Frequently Asked Questions

What is the Centre for European Reform's warning about Germany and China?
The Centre for European Reform (CER) has warned that Germany risks repeating the US deindustrialisation of the early 2000s if it does not respond to China's expanding trade surplus and targeted industrial policies. The bilateral trade imbalance currently stands at $94 billion, according to the report.
What was 'China Shock 1.0' and why does it matter for Germany?
'China Shock 1.0' refers to the wave of Chinese import competition in the early 2000s that cost the United States up to 2.5 million jobs and contributed to social crises in industrial towns. The CER argues a second, comparable shock is now under way, with Germany as its primary target rather than the US.

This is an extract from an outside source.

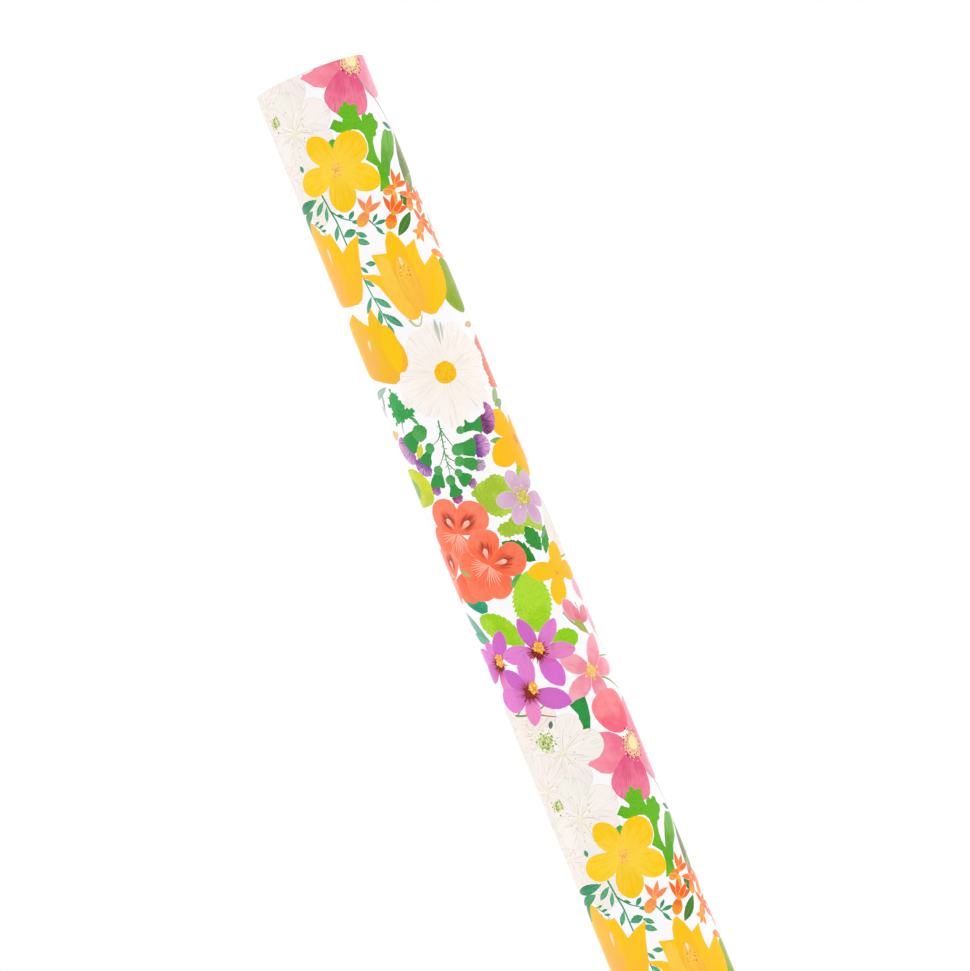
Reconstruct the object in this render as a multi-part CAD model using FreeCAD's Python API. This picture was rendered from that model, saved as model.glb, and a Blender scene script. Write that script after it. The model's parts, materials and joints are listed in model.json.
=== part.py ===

Which German cities and companies are most at risk?
The CER report specifically names Wolfsburg and Stuttgart — home to Volkswagen and Mercedes-Benz respectively — as cities facing a similar future to US industrial towns that lost manufacturing to China. Germany's broader Mittelstand of mid-sized suppliers is also directly targeted by Beijing's '10,000 little giants' programme.
What is China's '10,000 little giants' programme?
It is a Chinese government initiative that specifically targets mid-sized industrial suppliers — analogous to Germany's Mittelstand — with the aim of developing domestic Chinese alternatives. The CER views it as a deliberate policy to displace German industrial suppliers from global supply chains.
What action is the CER urging Germany and Europe to take?
The CER is urging Berlin to take an offensive role by supporting France in pushing the IMF and G7 to formally address China's currency undervaluation and one-sided trade model. The think tank has criticised German political leaders for being slow to recognise the scale of the problem.